There are many Node.js modules which automatically leverage multiple CPU cores. I'm the main author of one such module: http://socketcluster.io

jkarneges · on June 18, 2015

This problem extends to other event-driven environments as well. When you have a thread pool it's easy to know your limit (e.g. N threads can support N concurrent requests, and N is usually a known, reasonable number), but in an event-driven environment concurrency can feel limitless. For a typical event-driven HTTP server, the default limit may simply be the operating system's file descriptor limit.

You could limit fds, but to me this is crude (because you need fds for things other than incoming requests), and in some cases an fd limit isn't enough. In our case, we've built event-driven workers using ZeroMQ, where the number of peers is usually stable, but these peers may each issue a variable number of parallel requests over their ZeroMQ connections. To ensure we can still have backpressure in this situation, we have a setting to limit the number of active requests at once. The number to choose here feels a little arbitrary (as the limit is entirely enforced in-app, and it has nothing to do with hard OS limits like threads or fds), but just some number that we know the CPU can support in general.

rubiquity · on June 18, 2015

Couldn't Node just use a system thread per every accepting socket per port and then signal that thread to block when oh-shit-panic mode kicks in? I doubt very many Node programs are accepting on more than one port anyway.

AdieuToLogic · on June 19, 2015

Or...

Have a machine fronting the ones running any system lacking the ability to manage incoming request rates perform the load balancing/throttling, using something like:

http://www.haproxy.org

Best fight? Not to be in one.

jkarneges · on June 19, 2015

I think Node does a non-blocking accept in the main thread rather than an alternate thread, but in any case, yes, the solution would be to stop accepting when some maximum open connection count is reached.
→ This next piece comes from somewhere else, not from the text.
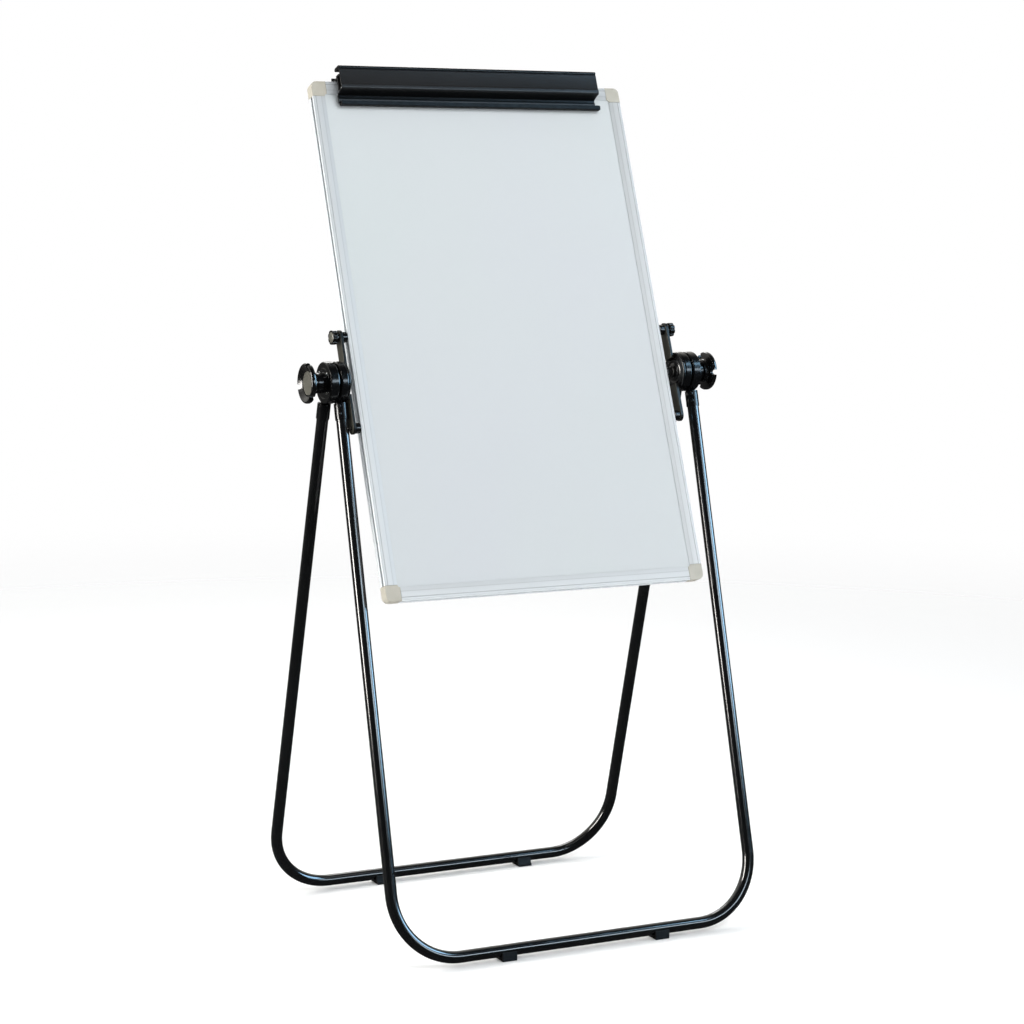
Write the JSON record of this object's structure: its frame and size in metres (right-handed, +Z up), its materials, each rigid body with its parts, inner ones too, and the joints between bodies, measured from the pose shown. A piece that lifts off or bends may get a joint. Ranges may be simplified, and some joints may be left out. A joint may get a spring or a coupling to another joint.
{
  "type": "whiteboard easel",
  "caption": "Free-standing whiteboard easel: a framed tilting and sliding board with a paper clamp, on folding bent-tube legs.",
  "frame": {"origin": "on the floor, straight below the middle of the hub axis", "axes": "+X to the right as seen from the writing side, -Y towards the writer, +Z up"},
  "size_m": [0.774, 0.5288, 1.4623],
  "materials": {
    "black_tube": "glossy black powder coat",
    "hub_black": "semi-gloss black moulding",
    "zinc_steel": "bright zinc plate",
    "black_rubber": "matte black",
    "black_steel": "blackened steel",
    "black_plastic": "fine-grained black",
    "cap_silver": "satin silver",
    "frame_silver": "satin anodised",
    "corner_grey": "satin light grey",
    "clamp_black": "black anodised",
    "writing_white": "glossy white enamel",
    "core": "honeycomb board",
    "backing": "grey coated sheet"
  },
  "bodies": {
    "front_leg": {"leg_front_tube": "black_tube", "hub_front_left": "hub_black", "hub_front_right": "hub_black", "screw_front_left_1": "black_steel", "screw_front_left_2": "black_steel", "screw_front_right_1": "black_steel", "screw_front_right_2": "black_steel", "foot_front_left": "black_rubber", "foot_front_right": "black_rubber"},
    "rear_leg": {"leg_rear_tube": "black_tube", "hub_rear_left": "hub_black", "hub_rear_right": "hub_black", "screw_rear_left_1": "black_steel", "screw_rear_left_2": "black_steel", "screw_rear_right_1": "black_steel", "screw_rear_right_2": "black_steel", "foot_rear_left": "black_rubber", "foot_rear_right": "black_rubber"},
    "tilt_arms": {"tilt_bracket_left": "hub_black", "tilt_bracket_right": "hub_black", "pivot_bolt_left": "zinc_steel", "pivot_bolt_right": "zinc_steel", "pivot_nut_left": "black_steel", "pivot_nut_right": "black_steel", "upper_bolt_left": "zinc_steel", "upper_bolt_right": "zinc_steel", "lower_bolt_left": "zinc_steel", "lower_bolt_right": "zinc_steel", "upper_spacer_left": "black_plastic", "upper_spacer_right": "black_plastic", "lower_spacer_left": "black_plastic", "lower_spacer_right": "black_plastic"},
    "board": {"frame_left": "frame_silver", "frame_right": "frame_silver", "frame_top": "frame_silver", "frame_bottom": "frame_silver", "corner_top_left": "corner_grey", "corner_top_right": "corner_grey", "corner_bottom_left": "corner_grey", "corner_bottom_right": "corner_grey", "writing_sheet": "writing_white", "panel_core": "core", "backing_sheet": "backing", "clamp_base": "clamp_black", "clamp_rod": "zinc_steel", "clamp_screw_1": "zinc_steel", "clamp_screw_2": "zinc_steel", "clamp_spring_1": "zinc_steel", "clamp_spring_2": "zinc_steel"},
    "clamp_jaw": {"clamp_jaw": "clamp_black", "clamp_strip": "black_rubber"},
    "hand_knob_left": {"hand_knob_left": "black_plastic", "hand_knob_cap_left": "cap_silver"},
    "hand_knob_right": {"hand_knob_right": "black_plastic", "hand_knob_cap_right": "cap_silver"},
    "thumb_knob_left": {"thumb_knob_left": "black_plastic", "thumb_cap_left": "cap_silver"},
    "thumb_knob_right": {"thumb_knob_right": "black_plastic", "thumb_cap_right": "cap_silver"}
  },
  "joints": [
    {"name": "leg_fold", "type": "hinge", "parent": "front_leg", "child": "rear_leg", "pos_m": [0, 0, 0.934], "axis": [1, 0, 0], "range_deg": [-27, 0]},
    {"name": "board_tilt", "type": "hinge", "parent": "front_leg", "child": "tilt_arms", "pos_m": [0, 0, 0.934], "axis": [1, 0, 0], "range_deg": [-110, 150]},
    {"name": "board_height", "type": "slide", "parent": "tilt_arms", "child": "board", "axis": [0, 0.36, 0.933], "range_m": [-0.25, 0.25]},
    {"name": "clamp_open", "type": "hinge", "parent": "board", "child": "clamp_jaw", "pos_m": [0, 0.1636, 1.42353], "axis": [-1, 0, 0], "range_deg": [0, 14], "stiffness_Nm_per_rad": 1.5, "springref_deg": -28.65},
    {"name": "hand_knob_left_turn", "type": "hinge", "parent": "rear_leg", "child": "hand_knob_left", "pos_m": [0, 0, 0.934], "axis": [1, 0, 0], "continuous": true},
    {"name": "hand_knob_right_turn", "type": "hinge", "parent": "front_leg", "child": "hand_knob_right", "pos_m": [0, 0, 0.934], "axis": [1, 0, 0], "continuous": true},
    {"name": "thumb_knob_left_turn", "type": "hinge", "parent": "tilt_arms", "child": "thumb_knob_left", "pos_m": [0, 0.02808, 1.00677], "axis": [1, 0, 0], "continuous": true},
    {"name": "thumb_knob_right_turn", "type": "hinge", "parent": "tilt_arms", "child": "thumb_knob_right", "pos_m": [0, 0.02808, 1.00677], "axis": [1, 0, 0], "continuous": true}
  ]
}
seliopou · on June 19, 2015

Jane Street's Async library is a great example of backpressure (or as they call it, pushback) done right. Specifically, their Pipe module[0] is what implements this concept very nicely. In essence, a Pipe is a stage in a pipeline. You shove values into one end, and it'll pop out the other end. Then, you can build on a pipe by map-ing over it, filter-ing over it, doing whatever you want over it. Each time you add another operations like this, you're extending a pipeline with another stage, all of which can proceed concurrently.

A Pipe is an unbounded FIFO. But, you can give it a size budget. What that size budget does is determine when writes to a Pipe will block. So if a Pipe has a size budget of 0, then any write will return a Deferred.t (i.e., a promise) that will become determined only when the value has been sent downstream to the next stage of the pipe. If the size budget is 1 on the other hand, then the Deferred.t of the first write will become determined immediately, allowing computation to proceed. If on the second write the first value hasn't been sent downstream, then it'll block. Once there's only one value waiting in the first stage of the Pipe, the second Deferred will become determined.

Another nice module in the library that addresses the connection pooling issue at the end of the blog post (and really that's all it amounts to) is the Throttle module[1]. Here's you can create a Throttle object with however many connections you like, say 5, to however many servers you like, say 5 or possibly less with some redundancy in there. Whenever you want a connection to one of these servers, you go through the Throttle object to get the connection, do the work, and release it automatically when your operation completes (or throws an exception). If there are more than 5 active connections, then you block until one of those gets relinquished. If you want to fail instead of block, you can query the Throttle object to check the number of jobs running, and if there aren't any free jobs, fail.

It's a really nice library. I think that you can't compile Async to JavaScript using js_of_ocaml just yet, but it'll probably happen sometime in the near future.

By the way, this is all OCaml.

[0]: https://ocaml.janestreet.com/ocaml-core/111.28.00/doc/async_...

[1]: https://ocaml.janestreet.com/ocaml-core/111.28.00/doc/async_...

javajosh · on June 18, 2015

It's an okay discussion, but it would be infinitely better with some simple code that actually causes node to fail under load because of back-pressure problems (and then patch the test such that node survives).

rubiquity · on June 18, 2015

I haven't used Node.js in ~3 years (thank god!) but if I understand this correctly, Node.js doesn't have an internal way to stop receiving data which in turn prevents Node.js from signaling backpressure on the client by way of the client's buffers being full (assuming the client is using TCP).

That seems odd given how easy of a feature this is to implement usually. I know Node.js doesn't allow its users to use threads in their programs but they should consider carefully using threads in a few more places internally to implement necessary functionality like this.

johnsonjo · on June 19, 2015

I think you might find it useful to read the comments in this question on backpressure in Node.js. It points to a easy solution built into to Node's Streams. http://stackoverflow.com/questions/25237013/node-js-unbounde...

rubiquity · on June 19, 2015

This article (the article we're commenting on, not the article you linked) precisely points out why Streams will not save you.

johnsonjo · on June 19, 2015

The article we are commenting on points out that backpressure is not easily handled by the given tools of Node.js it speaks of a way to fix it from crashing from memory overload. The comment above points out in a way that I understood as Node being bad for not having a way to deal with backpressure with its own tools. The link I shared shows that Node.js does have a built in tool in streams to handle that exact problem. As other comments have said having too many connections will always eventually crash a single server. So my question is what will save you? Can it be done in the JS part of Node? Can it be done in a Node C and C++ module? I look at my self as a beginner when it comes to these things so I would surely enjoy an informative response.

rubiquity · on June 18, 2015

Currently feeling the downvote wrath for saying not-so-nice things about a system that didn't design for reliability in the smallest possible ways.